英国の企業データベースCompanies Houseの開示資料で、ディープマインドの2018年の損失額が5億7000万ドル(約605億円)まで拡大したことが明らかになった。同社は2017年に3億6800万ドルの損失を計上していた。
ディープマインド創業者のデミス・ハサビスは、幼少期からチェスの神童と呼ばれた人物で、2005年にケンブリッジ大学の博士課程へ進み、脳神経科学の研究をスタートした。その後、2011年にディープマインドを設立した。
同社は給与の高い研究員やデータサイエンティストを数百名規模で採用しつつも、赤字幅を拡大させている。ディープマインドの現在の親会社のアルファベットは、アマゾンやアップル、フェイスブックとAI人材の獲得バトルを繰り広げている。
2018年にディープマインドは4億8300万ドルを投じ、約700人を採用した。2017年には2億4300万ドルを支払っていた。さらに同社は1700万ドルを、学術分野の寄付やスポンサーシップに支払っていた。
ディープマインドは2020年に英国内で独自のオフィスを構える計画で、昨年は建設コストとして1200万ドル、オフィスの家具費用として120万ドルを支出した。

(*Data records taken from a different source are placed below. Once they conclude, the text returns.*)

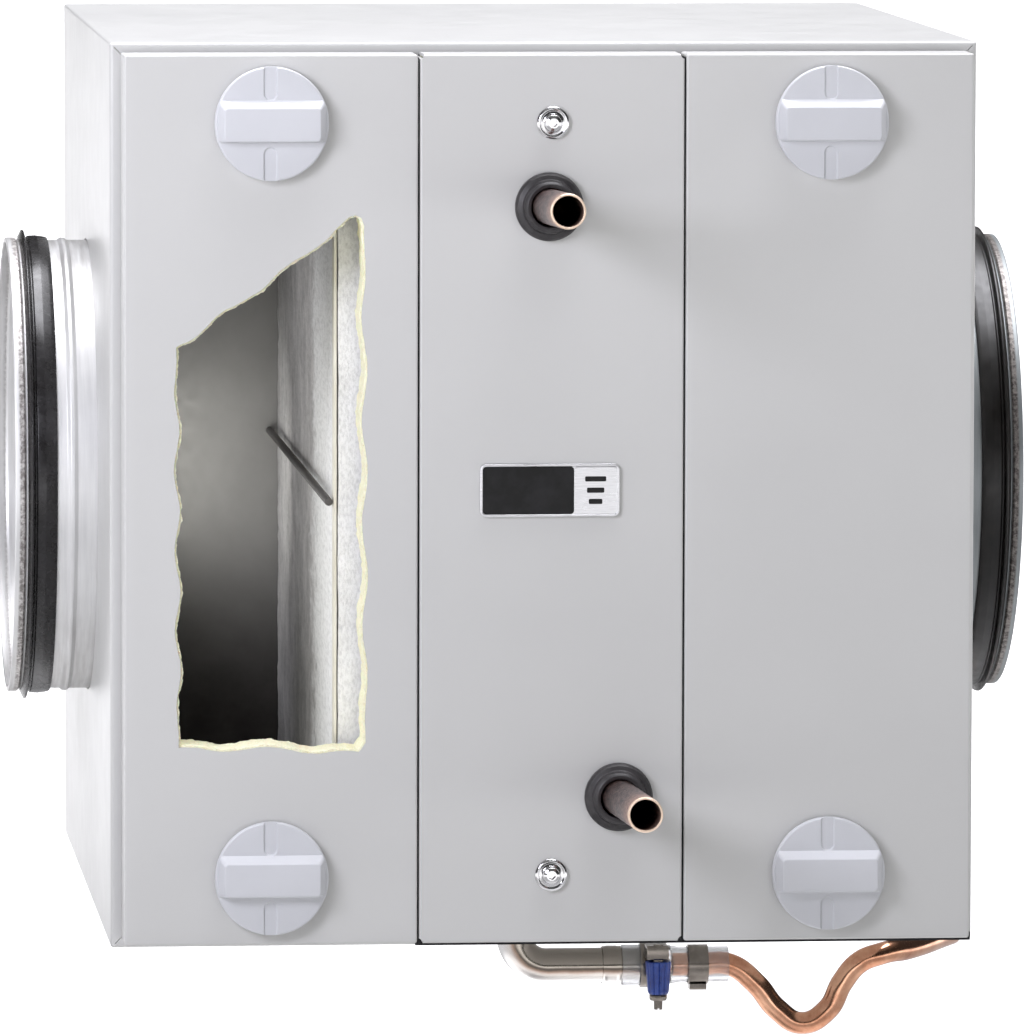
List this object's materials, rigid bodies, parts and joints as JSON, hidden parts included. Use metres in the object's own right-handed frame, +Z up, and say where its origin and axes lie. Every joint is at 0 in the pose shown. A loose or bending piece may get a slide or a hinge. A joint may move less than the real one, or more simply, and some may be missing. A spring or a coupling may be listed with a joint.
{
  "type": "duct-mounted air heating and cooling box",
  "caption": "Wall-hung duct box that heats or cools air through a finned liquid coil, with latched doors, a filter and a condensate trap.",
  "frame": {"origin": "middle of the back face, which lies against the wall", "axes": "+Z up, -Y out of the front with the doors, air flows along +X from the left spigot to the right one"},
  "size_m": [0.4416, 0.5242, 0.4552],
  "materials": {
    "powder_coat": "light grey fine-texture powder coat",
    "foam": "pale yellow closed-cell foam",
    "inner_sheet": "dark grey coated inner sheet, satin",
    "galvanised": "galvanised sheet with faint spangle",
    "gasket": "black foam rubber",
    "rubber": "black EPDM rubber, satin",
    "grey_plastic": "light grey moulded plastic",
    "bright_steel": "bright plated steel",
    "copper": "drawn copper, slightly brown",
    "fins": "thin aluminium fins",
    "fleece": "white filter fleece",
    "filter_frame": "cream thin sheet",
    "dark_rod": "dark coated wire",
    "badge": "black and silver plate with no text",
    "clear_hose": "clear soft plastic",
    "blue_plastic": "blue moulded plastic"
  },
  "bodies": {
    "casing_body": {"back_panel": "powder_coat", "badge": "badge", "casing": "powder_coat", "clamp_band_left": "bright_steel", "clamp_band_right": "bright_steel", "clear_hose": "clear_hose", "coil_frame": "galvanised", "coil_tubes": "copper", "condensate_tray": "galvanised", "drain_elbow": "bright_steel", "drain_nozzle": "galvanised", "elbow_ferrule": "bright_steel", "filter_fleece": "fleece", "filter_frame": "filter_frame", "filter_guide_bottom": "galvanised", "filter_guide_top": "galvanised", "filter_stiffener": "dark_rod", "fin_block": "fins", "grommet_lower": "rubber", "grommet_upper": "rubber", "inner_shell": "inner_sheet", "insulation_liner": "foam", "keeper_left_bottom": "galvanised", "keeper_left_top": "galvanised", "keeper_right_bottom": "galvanised", "keeper_right_top": "galvanised", "lip_seal_left": "rubber", "lip_seal_right": "rubber", "middle_panel_gasket": "gasket", "middle_panel_inner_skin": "galvanised", "middle_panel_insulation": "foam", "middle_panel_skin": "powder_coat", "mullion_left": "galvanised", "mullion_right": "galvanised", "panel_screw_bottom": "bright_steel", "panel_screw_top": "bright_steel", "pipe_lower": "copper", "pipe_upper": "copper", "siphon_tube": "copper", "spigot_left": "galvanised", "spigot_right": "galvanised"},
    "left_door": {"left_door_gasket": "gasket", "left_door_inner_skin": "galvanised", "left_door_insulation": "foam", "left_door_skin": "powder_coat"},
    "right_door": {"right_door_gasket": "gasket", "right_door_inner_skin": "galvanised", "right_door_insulation": "foam", "right_door_skin": "powder_coat"},
    "clamp_key": {"clamp_thumb_knob": "blue_plastic", "clamp_worm_screw": "bright_steel"},
    "latch_left_top": {"knob_left_top": "grey_plastic", "latch_stud_left_top": "bright_steel"},
    "latch_left_bottom": {"knob_left_bottom": "grey_plastic", "latch_stud_left_bottom": "bright_steel"},
    "latch_right_top": {"knob_right_top": "grey_plastic", "latch_stud_right_top": "bright_steel"},
    "latch_right_bottom": {"knob_right_bottom": "grey_plastic", "latch_stud_right_bottom": "bright_steel"}
  },
  "joints": [
    {"name": "left_door_lift_off", "type": "slide", "parent": "casing_body", "child": "left_door", "axis": [0, -1, 0], "range_m": [0, 0.12]},
    {"name": "right_door_lift_off", "type": "slide", "parent": "casing_body", "child": "right_door", "axis": [0, -1, 0], "range_m": [0, 0.12]},
    {"name": "latch_turn_left_top", "type": "hinge", "parent": "left_door", "child": "latch_left_top", "pos_m": [-0.1182, -0.426, 0.16], "axis": [0, -1, 0], "range_deg": [0, 90]},
    {"name": "latch_turn_left_bottom", "type": "hinge", "parent": "left_door", "child": "latch_left_bottom", "pos_m": [-0.1182, -0.426, -0.16], "axis": [0, -1, 0], "range_deg": [0, 90]},
    {"name": "latch_turn_right_top", "type": "hinge", "parent": "right_door", "child": "latch_right_top", "pos_m": [0.1194, -0.426, 0.16], "axis": [0, -1, 0], "range_deg": [0, 90]},
    {"name": "latch_turn_right_bottom", "type": "hinge", "parent": "right_door", "child": "latch_right_bottom", "pos_m": [0.1194, -0.426, -0.16], "axis": [0, -1, 0], "range_deg": [0, 90]},
    {"name": "clamp_key_turn", "type": "hinge", "parent": "casing_body", "child": "clamp_key", "pos_m": [0.0695, -0.2167, -0.234], "axis": [0, 0, 1], "range_deg": [0, 360]}
  ]
}
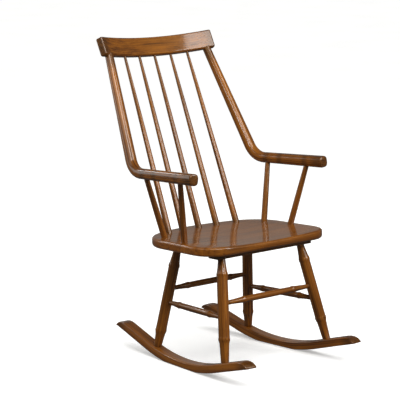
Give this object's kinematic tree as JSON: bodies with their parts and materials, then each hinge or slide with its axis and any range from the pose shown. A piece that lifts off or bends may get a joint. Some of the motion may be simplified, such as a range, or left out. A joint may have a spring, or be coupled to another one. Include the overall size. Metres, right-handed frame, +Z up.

一方で2018年の売上は約1億ポンド(約130億円)だった。ディープマインドはグーグルにソフトウェアを納入し、グーグルはこのソフトでデータセンターの電力消費を抑え、アンドロイド端末の省電力化を行っている。
ディープマインドの広報担当はフォーブス宛の声明で、同社がロングタームの視野からAI研究を進めていると述べた。
「ディープマインドはグーグルに匹敵するスケールで、専門的知見をリアルな世界に導入しようとしており、昨年は売上を倍増させた。今後も基礎研究分野への投資を続け、世界トップレベルの専門家の力を結集し、ブレークスルーを起こしていきたい」
一方でフェイスブックの主任AI研究員のYann LeCunは、昨年のインタビューで「ディープマインドは投資に見合う価値をグーグルに与えていない」と指摘した。「ディープマインドの研究領域はグーグルの事業とはかけ離れている」と彼は述べた。
「私自身はディープマインドCEOのデミスのような立場になりたくはない」とLeCunは続けた。